**SHORT TASK**
Reproduce each line of the material precisely.
- - - - - - -
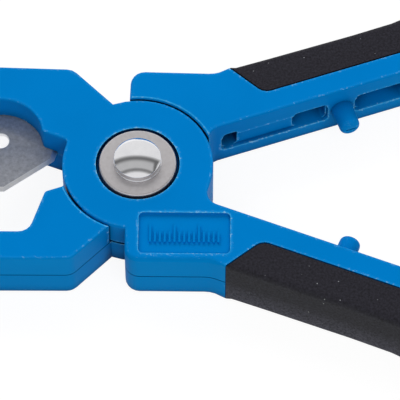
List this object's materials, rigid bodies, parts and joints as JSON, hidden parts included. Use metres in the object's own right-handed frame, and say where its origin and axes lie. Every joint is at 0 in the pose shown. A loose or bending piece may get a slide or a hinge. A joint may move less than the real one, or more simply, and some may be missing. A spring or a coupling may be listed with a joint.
{
  "type": "hose cutter",
  "caption": "Hand-held hose cutter with two moulded levers on a rivet, a flat blade in one jaw, a V-shaped anvil in the other and rubber-covered handles.",
  "frame": {"origin": "on the pivot's axis, at the levers' back faces, on which the tool lies", "axes": "+X from the pivot to the handles, +Y to the jaw that holds the blade, +Z along the pivot to the front, where the rivet's domed head is"},
  "size_m": [0.166, 0.1214, 0.0174],
  "materials": {
    "blue_plastic": "satin moulded nylon",
    "black_rubber": "fine matte grain",
    "blade_steel": "ground steel",
    "washer_steel": "satin plated steel",
    "rivet_steel": "polished",
    "bush_brass": "turned",
    "screw_steel": "zinc plated",
    "spring_steel": "drawn wire",
    "ring_plastic": "plain",
    "latch_steel": "black oxide",
    "pin_steel": "ground"
  },
  "bodies": {
    "blade_side": {"blade_lever": "blue_plastic", "blade_cover": "blue_plastic", "cover_screws": "screw_steel", "blade": "blade_steel", "lower_grip": "black_rubber", "pivot_rivet": "rivet_steel", "pivot_bush": "bush_brass", "front_washer": "washer_steel", "back_washer": "washer_steel", "friction_ring": "ring_plastic", "return_spring": "spring_steel", "catch_pin": "pin_steel"},
    "anvil_side": {"anvil_lever": "blue_plastic", "upper_grip": "black_rubber", "latch_pin": "pin_steel"},
    "latch": {"latch": "latch_steel"}
  },
  "joints": [
    {"name": "jaw_hinge", "type": "hinge", "parent": "blade_side", "child": "anvil_side", "pos_m": [0, 0, 0.00675], "axis": [0, 0, 1], "range_deg": [-33.7, 11], "stiffness_Nm_per_rad": 0.8, "deforming": ["return_spring"]},
    {"name": "latch_swing", "type": "hinge", "parent": "anvil_side", "child": "latch", "pos_m": [0.06356, 0.02989, 0.00675], "axis": [0, 0, 1], "range_deg": [-91.5, 0]}
  ]
}
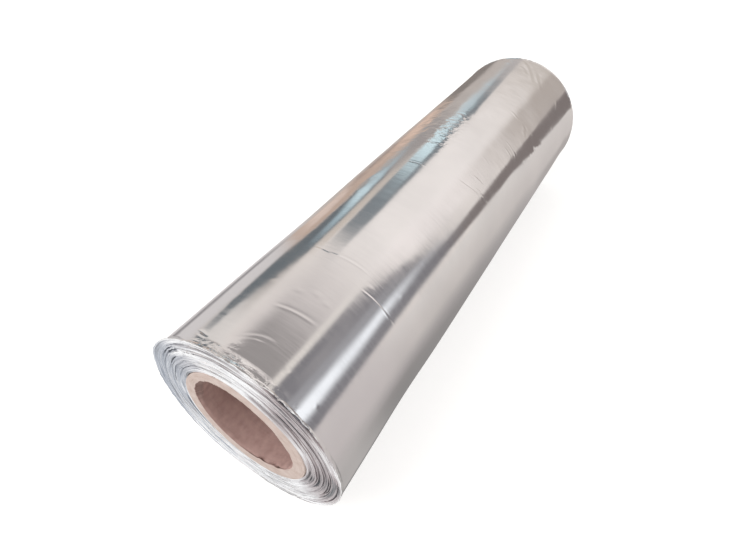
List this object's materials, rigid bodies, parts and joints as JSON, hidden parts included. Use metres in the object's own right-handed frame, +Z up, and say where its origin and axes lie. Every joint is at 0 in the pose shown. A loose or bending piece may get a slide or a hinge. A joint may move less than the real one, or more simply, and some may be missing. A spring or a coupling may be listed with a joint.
{
  "type": "aluminium foil roll",
  "caption": "Wide jumbo roll of aluminium foil wound on a plain cardboard core, lying on its side, with the turns' uneven edges showing at both ends.",
  "frame": {"origin": "on the core's axis, halfway along the roll", "axes": "+Y along the roll's axis, from the front end to the back end; +Z up, with the roll lying on its flat spot"},
  "size_m": [0.1492, 0.5012, 0.1477],
  "materials": {
    "core_board": "spiral-wound grey-brown board, matt",
    "foil": "bright rolled foil, glossy with soft lengthwise streaks"
  },
  "bodies": {
    "root": {"core": "core_board", "foil_roll": "foil"}
  },
  "joints": []
}
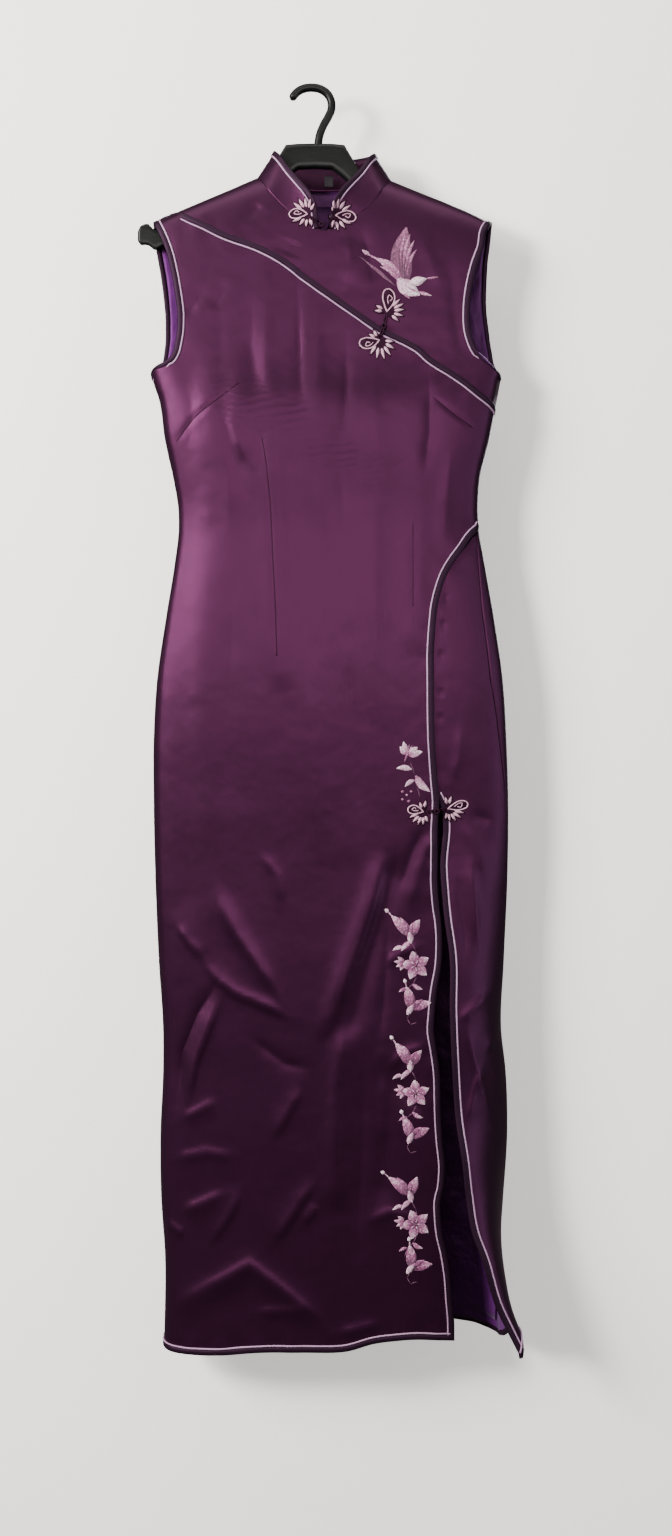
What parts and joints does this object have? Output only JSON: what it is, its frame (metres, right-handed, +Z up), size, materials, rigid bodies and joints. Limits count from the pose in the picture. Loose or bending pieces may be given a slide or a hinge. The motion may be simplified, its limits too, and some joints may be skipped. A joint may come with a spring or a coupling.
{
  "type": "maxi dress on a hanger",
  "caption": "Long sleeveless satin dress with a standing collar, slanted wrap opening, knotted fasteners and a side slit, hanging on a moulded plastic hanger.",
  "frame": {"origin": "the inside top of the hanger's hook, where a rail or nail bears", "axes": "+Z up along the dress, -Y out of the front of the dress, +X to the viewer's right"},
  "size_m": [0.4346, 0.1225, 1.4633],
  "materials": {
    "satin": "satin weave, aubergine purple",
    "lining": "plain weave lining, brighter purple",
    "binding": "bias-cut satin binding",
    "piping": "pale pink satin piping",
    "frog_cord": "stitched satin cord",
    "label": "woven tape, bare",
    "hanger_plastic": "black moulded plastic, half gloss"
  },
  "bodies": {
    "root": {"front_panel": "satin", "front_yoke": "satin", "side_front_panel": "satin", "back_panel": "satin", "collar": "satin", "back_lining": "lining", "wrap_edge_binding": "binding", "wrap_edge_piping": "piping", "front_edge_binding": "binding", "front_edge_piping": "piping", "back_edge_binding": "binding", "back_edge_piping": "piping", "armhole_left_binding": "binding", "armhole_left_piping": "piping", "armhole_right_binding": "binding", "armhole_right_piping": "piping", "collar_binding": "binding", "collar_piping": "piping", "frog_neck_left": "frog_cord", "frog_neck_right": "frog_cord", "frog_chest_upper": "frog_cord", "frog_chest_lower": "frog_cord", "frog_slit_left": "frog_cord", "frog_slit_right": "frog_cord", "knot_neck": "frog_cord", "knot_chest": "frog_cord", "knot_slit": "frog_cord", "neck_label": "label", "hanger": "hanger_plastic"}
  },
  "joints": []
}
- - - - - - -
**OUTPUT FOR THIS TASK**
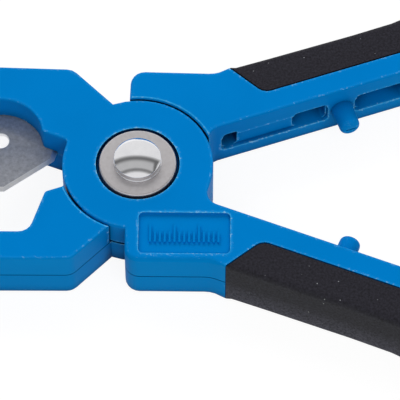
List this object's materials, rigid bodies, parts and joints as JSON, hidden parts included. Use metres in the object's own right-handed frame, and say where its origin and axes lie. Every joint is at 0 in the pose shown. A loose or bending piece may get a slide or a hinge. A joint may move less than the real one, or more simply, and some may be missing. A spring or a coupling may be listed with a joint.
{
  "type": "hose cutter",
  "caption": "Hand-held hose cutter with two moulded levers on a rivet, a flat blade in one jaw, a V-shaped anvil in the other and rubber-covered handles.",
  "frame": {"origin": "on the pivot's axis, at the levers' back faces, on which the tool lies", "axes": "+X from the pivot to the handles, +Y to the jaw that holds the blade, +Z along the pivot to the front, where the rivet's domed head is"},
  "size_m": [0.166, 0.1214, 0.0174],
  "materials": {
    "blue_plastic": "satin moulded nylon",
    "black_rubber": "fine matte grain",
    "blade_steel": "ground steel",
    "washer_steel": "satin plated steel",
    "rivet_steel": "polished",
    "bush_brass": "turned",
    "screw_steel": "zinc plated",
    "spring_steel": "drawn wire",
    "ring_plastic": "plain",
    "latch_steel": "black oxide",
    "pin_steel": "ground"
  },
  "bodies": {
    "blade_side": {"blade_lever": "blue_plastic", "blade_cover": "blue_plastic", "cover_screws": "screw_steel", "blade": "blade_steel", "lower_grip": "black_rubber", "pivot_rivet": "rivet_steel", "pivot_bush": "bush_brass", "front_washer": "washer_steel", "back_washer": "washer_steel", "friction_ring": "ring_plastic", "return_spring": "spring_steel", "catch_pin": "pin_steel"},
    "anvil_side": {"anvil_lever": "blue_plastic", "upper_grip": "black_rubber", "latch_pin": "pin_steel"},
    "latch": {"latch": "latch_steel"}
  },
  "joints": [
    {"name": "jaw_hinge", "type": "hinge", "parent": "blade_side", "child": "anvil_side", "pos_m": [0, 0, 0.00675], "axis": [0, 0, 1], "range_deg": [-33.7, 11], "stiffness_Nm_per_rad": 0.8, "deforming": ["return_spring"]},
    {"name": "latch_swing", "type": "hinge", "parent": "anvil_side", "child": "latch", "pos_m": [0.06356, 0.02989, 0.00675], "axis": [0, 0, 1], "range_deg": [-91.5, 0]}
  ]
}
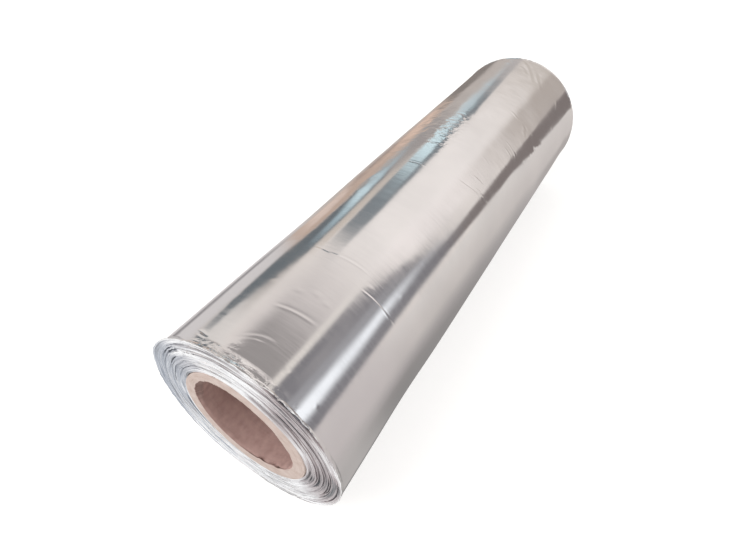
List this object's materials, rigid bodies, parts and joints as JSON, hidden parts included. Use metres in the object's own right-handed frame, +Z up, and say where its origin and axes lie. Every joint is at 0 in the pose shown. A loose or bending piece may get a slide or a hinge. A joint may move less than the real one, or more simply, and some may be missing. A spring or a coupling may be listed with a joint.
{
  "type": "aluminium foil roll",
  "caption": "Wide jumbo roll of aluminium foil wound on a plain cardboard core, lying on its side, with the turns' uneven edges showing at both ends.",
  "frame": {"origin": "on the core's axis, halfway along the roll", "axes": "+Y along the roll's axis, from the front end to the back end; +Z up, with the roll lying on its flat spot"},
  "size_m": [0.1492, 0.5012, 0.1477],
  "materials": {
    "core_board": "spiral-wound grey-brown board, matt",
    "foil": "bright rolled foil, glossy with soft lengthwise streaks"
  },
  "bodies": {
    "root": {"core": "core_board", "foil_roll": "foil"}
  },
  "joints": []
}
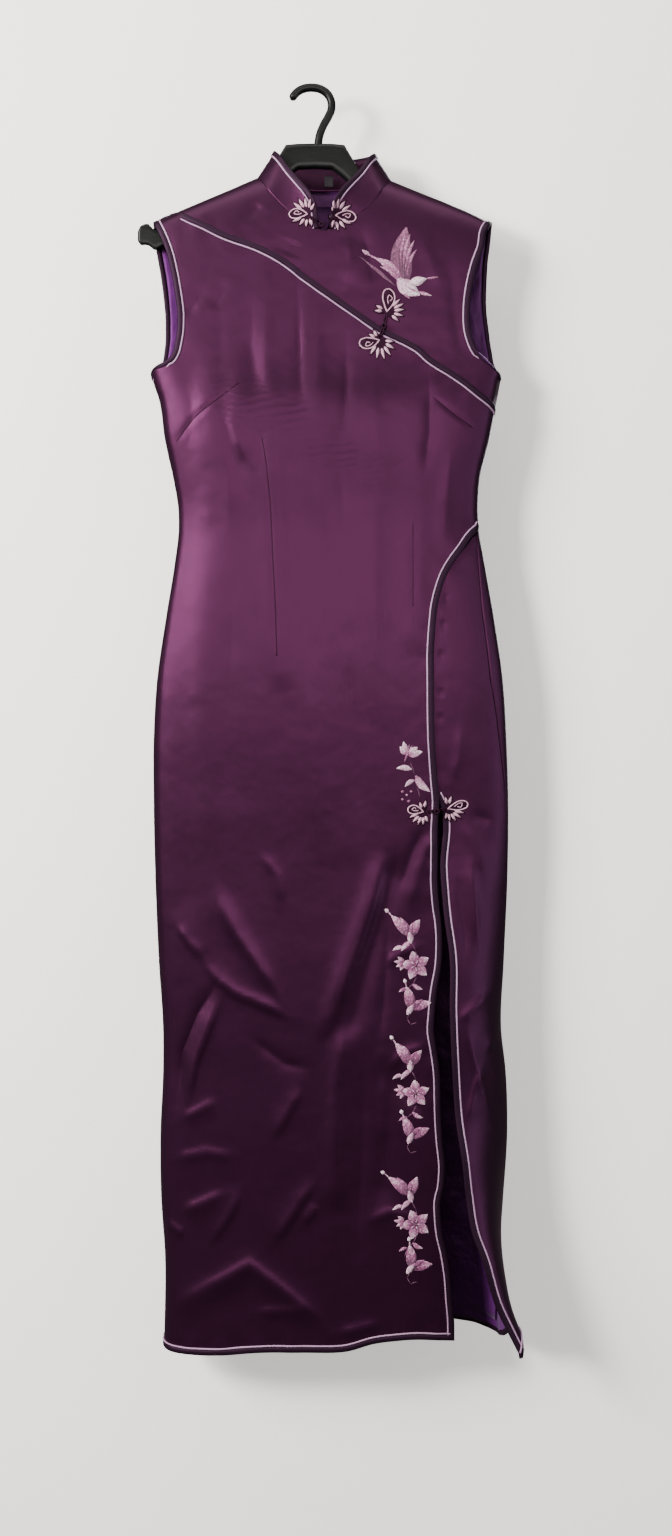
What parts and joints does this object have? Output only JSON: what it is, its frame (metres, right-handed, +Z up), size, materials, rigid bodies and joints. Limits count from the pose in the picture. Loose or bending pieces may be given a slide or a hinge. The motion may be simplified, its limits too, and some joints may be skipped. A joint may come with a spring or a coupling.
{
  "type": "maxi dress on a hanger",
  "caption": "Long sleeveless satin dress with a standing collar, slanted wrap opening, knotted fasteners and a side slit, hanging on a moulded plastic hanger.",
  "frame": {"origin": "the inside top of the hanger's hook, where a rail or nail bears", "axes": "+Z up along the dress, -Y out of the front of the dress, +X to the viewer's right"},
  "size_m": [0.4346, 0.1225, 1.4633],
  "materials": {
    "satin": "satin weave, aubergine purple",
    "lining": "plain weave lining, brighter purple",
    "binding": "bias-cut satin binding",
    "piping": "pale pink satin piping",
    "frog_cord": "stitched satin cord",
    "label": "woven tape, bare",
    "hanger_plastic": "black moulded plastic, half gloss"
  },
  "bodies": {
    "root": {"front_panel": "satin", "front_yoke": "satin", "side_front_panel": "satin", "back_panel": "satin", "collar": "satin", "back_lining": "lining", "wrap_edge_binding": "binding", "wrap_edge_piping": "piping", "front_edge_binding": "binding", "front_edge_piping": "piping", "back_edge_binding": "binding", "back_edge_piping": "piping", "armhole_left_binding": "binding", "armhole_left_piping": "piping", "armhole_right_binding": "binding", "armhole_right_piping": "piping", "collar_binding": "binding", "collar_piping": "piping", "frog_neck_left": "frog_cord", "frog_neck_right": "frog_cord", "frog_chest_upper": "frog_cord", "frog_chest_lower": "frog_cord", "frog_slit_left": "frog_cord", "frog_slit_right": "frog_cord", "knot_neck": "frog_cord", "knot_chest": "frog_cord", "knot_slit": "frog_cord", "neck_label": "label", "hanger": "hanger_plastic"}
  },
  "joints": []
}